• Work required
Beginning with the first line of the entries below, quote each line until you reach and include the line with "sky.nodes.clear()".

• Material supplied
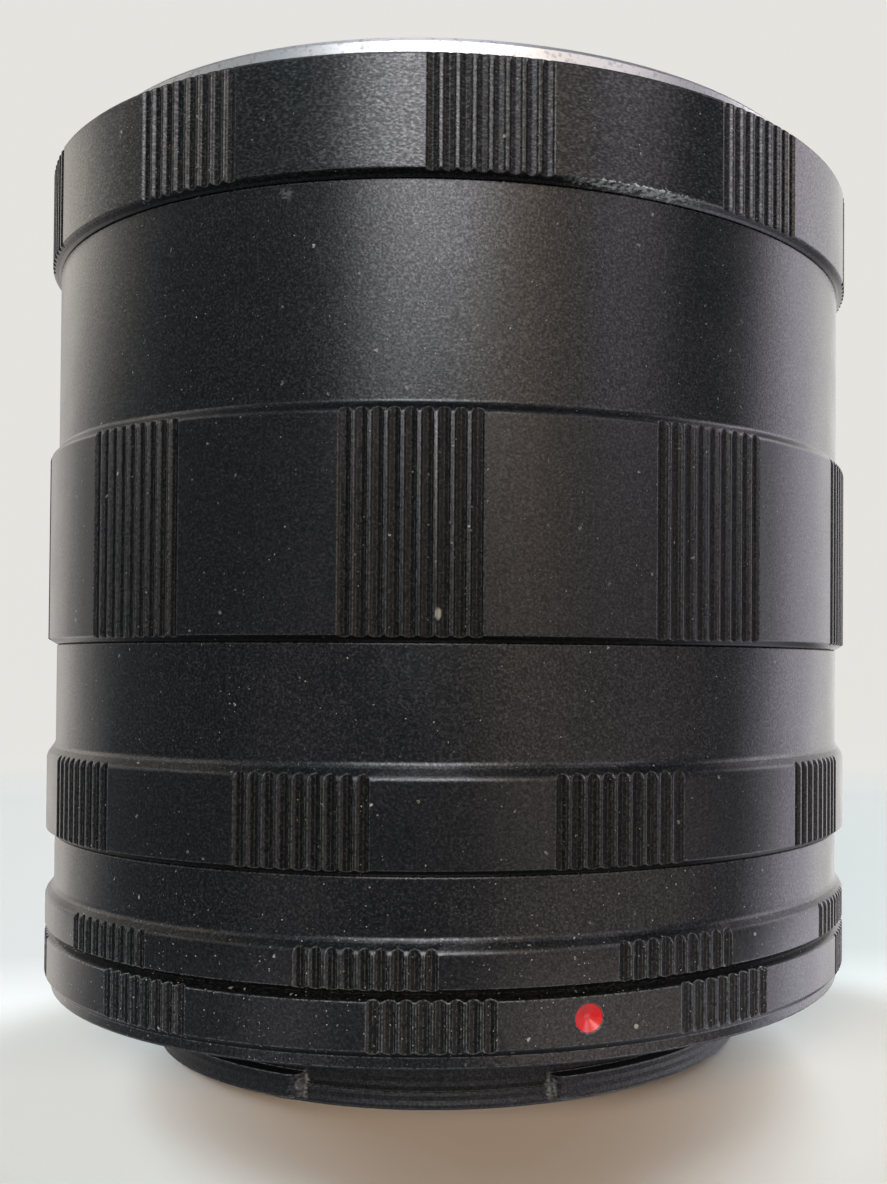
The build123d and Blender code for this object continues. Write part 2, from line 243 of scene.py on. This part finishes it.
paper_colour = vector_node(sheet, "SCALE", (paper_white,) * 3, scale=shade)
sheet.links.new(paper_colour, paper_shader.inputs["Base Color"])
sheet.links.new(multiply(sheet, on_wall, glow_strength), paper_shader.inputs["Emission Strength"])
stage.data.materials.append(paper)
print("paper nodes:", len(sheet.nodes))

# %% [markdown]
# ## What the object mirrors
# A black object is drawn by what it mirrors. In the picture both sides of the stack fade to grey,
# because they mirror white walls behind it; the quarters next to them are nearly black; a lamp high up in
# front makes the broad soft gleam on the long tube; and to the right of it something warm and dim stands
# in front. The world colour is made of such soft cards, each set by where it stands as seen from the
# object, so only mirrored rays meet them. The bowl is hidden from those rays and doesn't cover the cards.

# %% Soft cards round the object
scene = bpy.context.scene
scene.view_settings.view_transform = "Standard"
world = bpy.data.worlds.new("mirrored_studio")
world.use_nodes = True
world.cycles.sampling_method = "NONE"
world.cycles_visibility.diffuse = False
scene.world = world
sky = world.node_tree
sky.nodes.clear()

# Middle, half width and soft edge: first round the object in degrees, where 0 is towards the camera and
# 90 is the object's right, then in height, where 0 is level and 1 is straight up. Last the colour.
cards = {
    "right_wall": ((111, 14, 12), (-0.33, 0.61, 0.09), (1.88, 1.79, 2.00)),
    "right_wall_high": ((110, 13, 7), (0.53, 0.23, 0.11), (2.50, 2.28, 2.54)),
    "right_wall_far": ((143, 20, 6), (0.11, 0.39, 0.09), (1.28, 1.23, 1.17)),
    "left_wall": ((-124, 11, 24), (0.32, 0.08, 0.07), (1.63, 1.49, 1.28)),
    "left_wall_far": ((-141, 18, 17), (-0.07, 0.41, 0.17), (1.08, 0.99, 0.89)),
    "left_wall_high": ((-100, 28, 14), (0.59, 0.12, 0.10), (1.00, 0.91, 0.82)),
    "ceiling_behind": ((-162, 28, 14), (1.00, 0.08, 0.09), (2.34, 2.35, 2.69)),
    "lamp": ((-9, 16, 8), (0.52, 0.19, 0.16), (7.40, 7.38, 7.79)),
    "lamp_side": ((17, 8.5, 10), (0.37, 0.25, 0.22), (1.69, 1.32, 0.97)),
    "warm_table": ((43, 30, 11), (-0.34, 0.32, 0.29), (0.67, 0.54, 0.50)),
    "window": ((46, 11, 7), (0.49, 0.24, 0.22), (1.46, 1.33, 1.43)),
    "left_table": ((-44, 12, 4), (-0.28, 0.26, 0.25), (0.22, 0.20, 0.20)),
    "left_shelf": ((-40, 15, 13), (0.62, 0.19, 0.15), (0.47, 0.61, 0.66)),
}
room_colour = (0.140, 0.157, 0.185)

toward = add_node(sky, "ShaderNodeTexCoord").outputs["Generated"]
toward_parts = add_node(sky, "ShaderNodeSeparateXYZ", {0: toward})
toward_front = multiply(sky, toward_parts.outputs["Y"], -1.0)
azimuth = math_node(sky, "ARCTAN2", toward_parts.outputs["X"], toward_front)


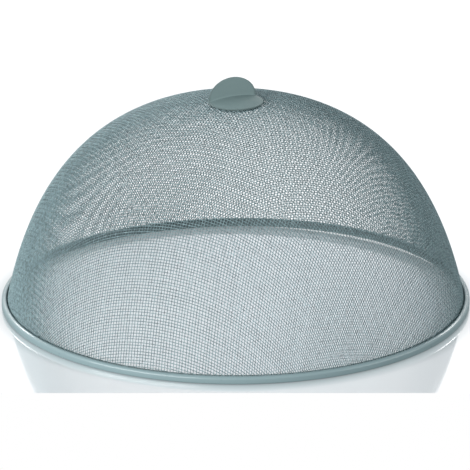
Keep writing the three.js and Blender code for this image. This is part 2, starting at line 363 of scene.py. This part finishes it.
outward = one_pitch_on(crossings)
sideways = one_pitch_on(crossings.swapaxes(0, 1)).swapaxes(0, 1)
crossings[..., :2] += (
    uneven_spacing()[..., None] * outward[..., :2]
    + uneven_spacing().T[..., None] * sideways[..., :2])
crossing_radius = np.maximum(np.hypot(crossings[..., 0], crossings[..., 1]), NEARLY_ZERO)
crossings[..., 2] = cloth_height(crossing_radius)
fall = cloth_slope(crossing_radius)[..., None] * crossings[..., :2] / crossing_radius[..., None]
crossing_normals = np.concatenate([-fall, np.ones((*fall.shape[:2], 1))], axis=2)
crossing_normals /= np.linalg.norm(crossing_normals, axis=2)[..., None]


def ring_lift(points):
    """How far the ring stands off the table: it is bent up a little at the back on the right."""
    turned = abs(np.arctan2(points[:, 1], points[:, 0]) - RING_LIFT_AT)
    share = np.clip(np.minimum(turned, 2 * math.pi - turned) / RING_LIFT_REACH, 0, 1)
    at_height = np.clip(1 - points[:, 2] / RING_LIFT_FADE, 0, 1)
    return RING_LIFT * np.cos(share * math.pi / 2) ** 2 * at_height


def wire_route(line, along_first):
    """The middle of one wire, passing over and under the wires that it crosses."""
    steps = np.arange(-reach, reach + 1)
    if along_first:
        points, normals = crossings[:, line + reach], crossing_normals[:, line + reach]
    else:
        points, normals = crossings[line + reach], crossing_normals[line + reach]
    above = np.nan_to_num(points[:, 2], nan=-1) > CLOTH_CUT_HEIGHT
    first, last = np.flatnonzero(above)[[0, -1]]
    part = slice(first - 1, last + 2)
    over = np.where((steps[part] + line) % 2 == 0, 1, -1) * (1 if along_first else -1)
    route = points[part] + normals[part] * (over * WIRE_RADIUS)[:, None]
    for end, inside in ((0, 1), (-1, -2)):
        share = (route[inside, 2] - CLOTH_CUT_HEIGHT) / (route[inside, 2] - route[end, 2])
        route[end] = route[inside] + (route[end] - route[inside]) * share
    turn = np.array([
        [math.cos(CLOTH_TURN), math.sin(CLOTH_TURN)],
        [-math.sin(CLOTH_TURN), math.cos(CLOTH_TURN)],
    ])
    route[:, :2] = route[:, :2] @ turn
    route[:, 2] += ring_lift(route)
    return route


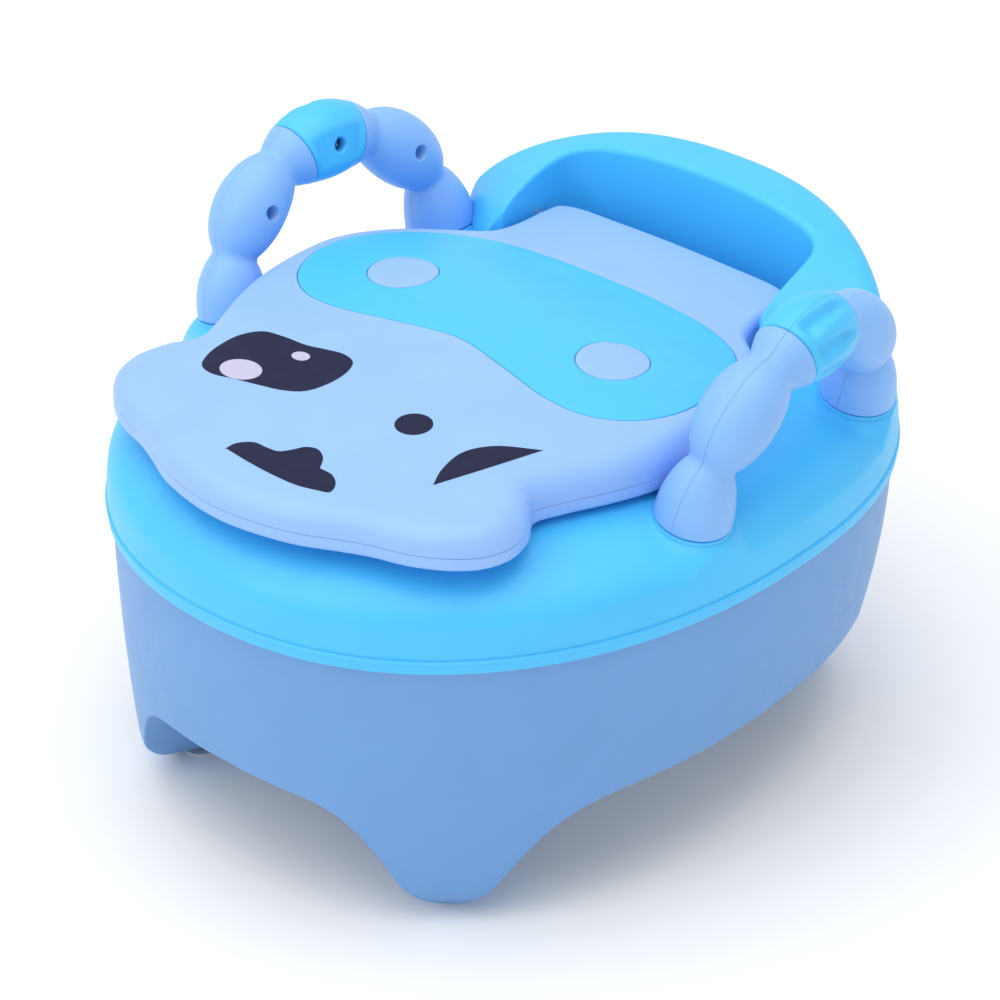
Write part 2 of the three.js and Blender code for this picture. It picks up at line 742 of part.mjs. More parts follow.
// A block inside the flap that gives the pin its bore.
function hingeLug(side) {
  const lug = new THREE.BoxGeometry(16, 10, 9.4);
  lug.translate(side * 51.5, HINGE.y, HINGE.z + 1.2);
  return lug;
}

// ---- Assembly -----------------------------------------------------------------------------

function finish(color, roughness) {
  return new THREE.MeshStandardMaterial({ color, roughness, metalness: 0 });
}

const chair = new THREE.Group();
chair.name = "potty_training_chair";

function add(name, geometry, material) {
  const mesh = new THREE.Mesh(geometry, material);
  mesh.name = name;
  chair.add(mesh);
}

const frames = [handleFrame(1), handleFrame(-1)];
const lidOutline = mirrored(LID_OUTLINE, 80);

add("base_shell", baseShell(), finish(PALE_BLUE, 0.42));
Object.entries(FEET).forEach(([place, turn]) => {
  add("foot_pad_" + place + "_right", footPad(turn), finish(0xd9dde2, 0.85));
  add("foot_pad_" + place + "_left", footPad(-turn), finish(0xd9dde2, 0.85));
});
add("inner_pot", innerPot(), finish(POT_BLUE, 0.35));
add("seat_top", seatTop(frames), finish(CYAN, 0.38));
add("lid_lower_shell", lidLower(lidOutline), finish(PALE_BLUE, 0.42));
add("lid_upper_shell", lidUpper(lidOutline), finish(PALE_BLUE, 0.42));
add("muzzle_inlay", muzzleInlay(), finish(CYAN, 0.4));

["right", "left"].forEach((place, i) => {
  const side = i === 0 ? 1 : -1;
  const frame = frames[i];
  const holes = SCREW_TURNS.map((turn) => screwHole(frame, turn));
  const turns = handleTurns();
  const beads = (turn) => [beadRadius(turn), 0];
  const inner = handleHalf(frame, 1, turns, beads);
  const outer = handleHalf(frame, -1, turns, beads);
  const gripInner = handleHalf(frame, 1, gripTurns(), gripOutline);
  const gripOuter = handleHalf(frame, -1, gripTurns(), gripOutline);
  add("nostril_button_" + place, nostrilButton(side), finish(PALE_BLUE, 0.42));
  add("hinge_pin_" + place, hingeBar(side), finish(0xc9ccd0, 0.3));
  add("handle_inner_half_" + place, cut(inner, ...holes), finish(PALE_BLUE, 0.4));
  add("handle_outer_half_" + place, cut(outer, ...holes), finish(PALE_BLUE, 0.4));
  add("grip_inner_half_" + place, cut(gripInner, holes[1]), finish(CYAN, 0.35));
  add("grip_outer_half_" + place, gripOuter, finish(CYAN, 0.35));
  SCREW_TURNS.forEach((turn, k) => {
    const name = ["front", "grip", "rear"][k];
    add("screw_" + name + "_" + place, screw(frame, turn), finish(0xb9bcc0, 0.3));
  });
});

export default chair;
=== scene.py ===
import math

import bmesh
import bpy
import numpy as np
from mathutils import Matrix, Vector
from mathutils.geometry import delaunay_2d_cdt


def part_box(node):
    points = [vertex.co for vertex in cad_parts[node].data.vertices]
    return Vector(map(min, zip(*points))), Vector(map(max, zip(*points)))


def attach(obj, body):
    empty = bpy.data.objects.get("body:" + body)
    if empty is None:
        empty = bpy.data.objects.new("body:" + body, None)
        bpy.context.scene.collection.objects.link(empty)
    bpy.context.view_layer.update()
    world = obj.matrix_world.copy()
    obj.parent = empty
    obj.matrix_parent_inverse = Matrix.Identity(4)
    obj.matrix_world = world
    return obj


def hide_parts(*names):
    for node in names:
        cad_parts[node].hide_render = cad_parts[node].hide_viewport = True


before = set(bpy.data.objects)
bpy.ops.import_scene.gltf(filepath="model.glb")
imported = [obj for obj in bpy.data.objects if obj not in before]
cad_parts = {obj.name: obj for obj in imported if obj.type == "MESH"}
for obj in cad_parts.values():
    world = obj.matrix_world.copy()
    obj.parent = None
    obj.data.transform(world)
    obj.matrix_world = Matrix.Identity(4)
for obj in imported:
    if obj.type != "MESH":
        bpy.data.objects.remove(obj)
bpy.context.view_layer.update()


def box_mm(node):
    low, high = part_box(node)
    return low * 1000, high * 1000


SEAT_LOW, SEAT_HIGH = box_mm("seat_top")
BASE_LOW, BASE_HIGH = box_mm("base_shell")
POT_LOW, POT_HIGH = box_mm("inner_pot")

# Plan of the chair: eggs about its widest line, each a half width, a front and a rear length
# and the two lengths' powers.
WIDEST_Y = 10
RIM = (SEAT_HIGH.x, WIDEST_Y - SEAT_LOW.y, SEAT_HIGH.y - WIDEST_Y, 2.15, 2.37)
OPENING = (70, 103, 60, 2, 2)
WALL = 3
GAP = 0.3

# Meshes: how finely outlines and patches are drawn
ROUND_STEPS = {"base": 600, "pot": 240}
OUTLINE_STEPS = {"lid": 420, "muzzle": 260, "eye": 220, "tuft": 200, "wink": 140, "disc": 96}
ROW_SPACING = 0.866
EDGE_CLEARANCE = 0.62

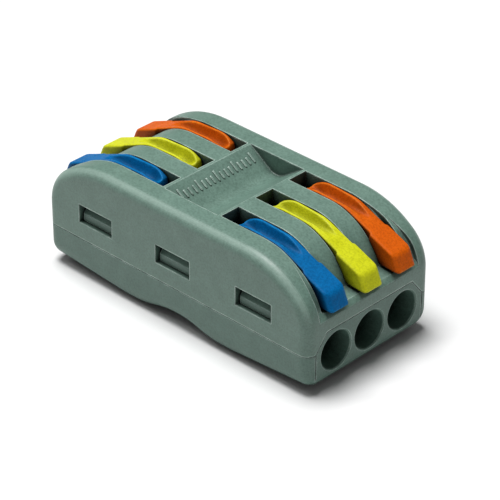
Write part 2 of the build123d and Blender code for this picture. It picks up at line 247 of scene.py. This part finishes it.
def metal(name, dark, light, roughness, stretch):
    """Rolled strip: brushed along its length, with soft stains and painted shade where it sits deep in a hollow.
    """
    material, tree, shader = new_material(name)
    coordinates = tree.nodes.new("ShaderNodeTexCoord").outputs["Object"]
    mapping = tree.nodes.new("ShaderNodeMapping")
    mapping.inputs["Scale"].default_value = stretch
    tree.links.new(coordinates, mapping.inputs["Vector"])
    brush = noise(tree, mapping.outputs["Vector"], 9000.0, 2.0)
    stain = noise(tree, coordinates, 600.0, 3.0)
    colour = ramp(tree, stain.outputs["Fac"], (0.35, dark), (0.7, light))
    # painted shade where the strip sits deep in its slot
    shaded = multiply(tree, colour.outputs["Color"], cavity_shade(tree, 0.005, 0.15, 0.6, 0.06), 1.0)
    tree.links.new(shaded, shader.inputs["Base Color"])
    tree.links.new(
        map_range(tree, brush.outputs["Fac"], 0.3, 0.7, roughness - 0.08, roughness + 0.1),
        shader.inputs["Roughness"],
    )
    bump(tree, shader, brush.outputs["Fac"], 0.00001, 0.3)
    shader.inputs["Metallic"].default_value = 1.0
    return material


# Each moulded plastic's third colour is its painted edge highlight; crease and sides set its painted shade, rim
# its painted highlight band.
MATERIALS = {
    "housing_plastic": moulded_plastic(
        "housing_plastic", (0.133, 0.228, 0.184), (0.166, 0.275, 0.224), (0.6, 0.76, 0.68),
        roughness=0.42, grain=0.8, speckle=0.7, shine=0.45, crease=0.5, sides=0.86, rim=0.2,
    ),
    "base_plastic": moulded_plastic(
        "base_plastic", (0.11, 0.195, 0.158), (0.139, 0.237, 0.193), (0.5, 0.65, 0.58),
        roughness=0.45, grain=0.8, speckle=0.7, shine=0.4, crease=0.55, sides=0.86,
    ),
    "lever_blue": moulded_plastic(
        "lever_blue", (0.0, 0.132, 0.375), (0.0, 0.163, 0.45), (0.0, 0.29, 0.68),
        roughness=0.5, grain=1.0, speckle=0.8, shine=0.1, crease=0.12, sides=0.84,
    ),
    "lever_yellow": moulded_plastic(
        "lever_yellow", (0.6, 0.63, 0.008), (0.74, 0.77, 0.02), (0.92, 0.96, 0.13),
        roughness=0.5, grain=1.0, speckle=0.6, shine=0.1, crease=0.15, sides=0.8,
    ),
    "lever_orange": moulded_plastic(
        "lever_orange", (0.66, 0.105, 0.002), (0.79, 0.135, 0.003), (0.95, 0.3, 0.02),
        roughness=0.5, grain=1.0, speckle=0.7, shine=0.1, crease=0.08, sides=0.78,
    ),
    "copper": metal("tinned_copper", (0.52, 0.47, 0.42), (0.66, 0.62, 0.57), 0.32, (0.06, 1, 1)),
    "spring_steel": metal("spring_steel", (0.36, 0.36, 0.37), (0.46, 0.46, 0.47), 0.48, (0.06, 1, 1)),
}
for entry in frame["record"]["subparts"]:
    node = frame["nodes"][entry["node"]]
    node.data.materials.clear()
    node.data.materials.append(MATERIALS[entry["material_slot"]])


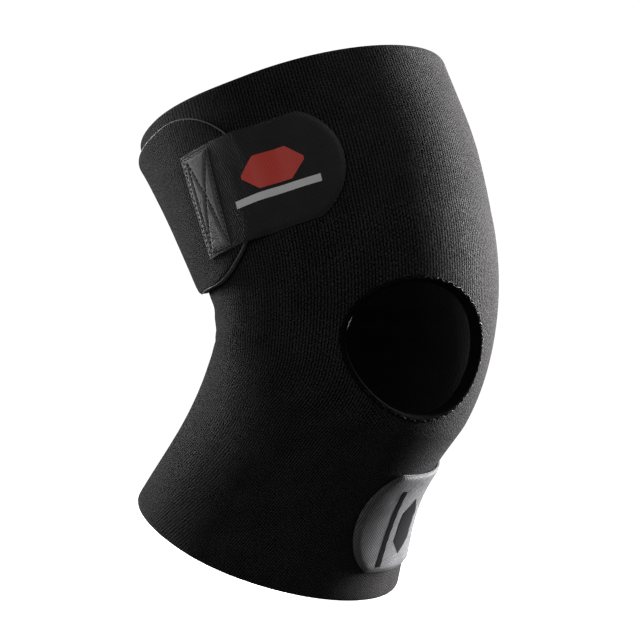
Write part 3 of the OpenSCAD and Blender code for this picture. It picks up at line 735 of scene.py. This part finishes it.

• Problem solution
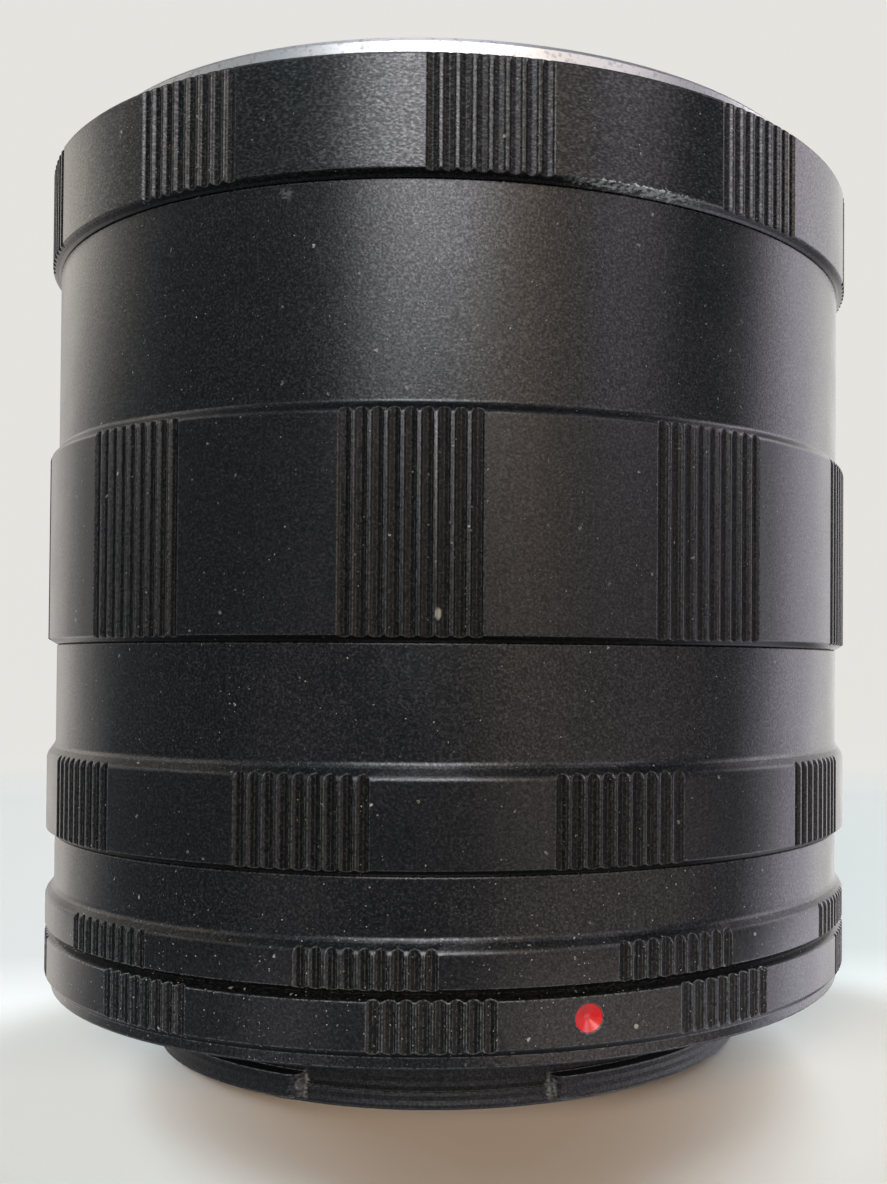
The build123d and Blender code for this object continues. Write part 2, from line 243 of scene.py on. This part finishes it.
paper_colour = vector_node(sheet, "SCALE", (paper_white,) * 3, scale=shade)
sheet.links.new(paper_colour, paper_shader.inputs["Base Color"])
sheet.links.new(multiply(sheet, on_wall, glow_strength), paper_shader.inputs["Emission Strength"])
stage.data.materials.append(paper)
print("paper nodes:", len(sheet.nodes))

# %% [markdown]
# ## What the object mirrors
# A black object is drawn by what it mirrors. In the picture both sides of the stack fade to grey,
# because they mirror white walls behind it; the quarters next to them are nearly black; a lamp high up in
# front makes the broad soft gleam on the long tube; and to the right of it something warm and dim stands
# in front. The world colour is made of such soft cards, each set by where it stands as seen from the
# object, so only mirrored rays meet them. The bowl is hidden from those rays and doesn't cover the cards.

# %% Soft cards round the object
scene = bpy.context.scene
scene.view_settings.view_transform = "Standard"
world = bpy.data.worlds.new("mirrored_studio")
world.use_nodes = True
world.cycles.sampling_method = "NONE"
world.cycles_visibility.diffuse = False
scene.world = world
sky = world.node_tree
sky.nodes.clear()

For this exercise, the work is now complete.